On How to Start a Winning Blog (washingtonpost.com)

When a blogger adds new material, it's called a post. And good blogging demands frequent posting. Biz Stone, 30, Blogger senior specialist at Google (www.bizstone.com), recommends you "post at least as much as you eat." That's "three times a day [with] some snacks," he says. But that requires a lot of time. So perhaps more important is to make your posts worth people's while. Jason Novak, 33, who's hosted the Washington entertainment guide LifeInTheDistrict.com since 2001, says that "what brings [readers] back is that every time . . . there's something good." And "good" extends beyond volume, which means you'll want to avoid the dreaded "blogorrhea" -- aka incessant prattle about your jerk boss or second-rate love life.
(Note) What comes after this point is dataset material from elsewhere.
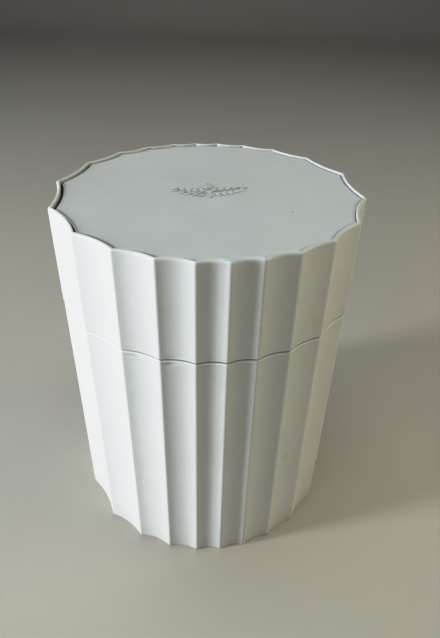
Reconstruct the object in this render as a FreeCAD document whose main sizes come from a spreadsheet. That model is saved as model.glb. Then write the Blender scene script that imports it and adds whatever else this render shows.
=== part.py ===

 Mike Peed, How to Start a Winning Blog, Washington Post (Dec. 12, 2004).

There is a tendency in the blogging world toward solipsism. Self-referential blogging – the act of writing about the act of writing[i] – is the most painfully patronizing act I can consider, outside of the act of producing reality television shows.

Still, indulge me this act of solipsism as I take on Peed's piece about blogging. Peed quotes Biz Stone, a blogger for Google, who advises bloggers to write at least three times a day, with "snacks" to break up those monotonous … hour-long stretches that lack new content.

This begs a question: do you people have jobs?

Nevertheless, I am advised to follow the rules. Post three times a day. Avoid bloggorrhea. Be fitter. Happier. More productive. A pig in a cage on antibiotics.[ii]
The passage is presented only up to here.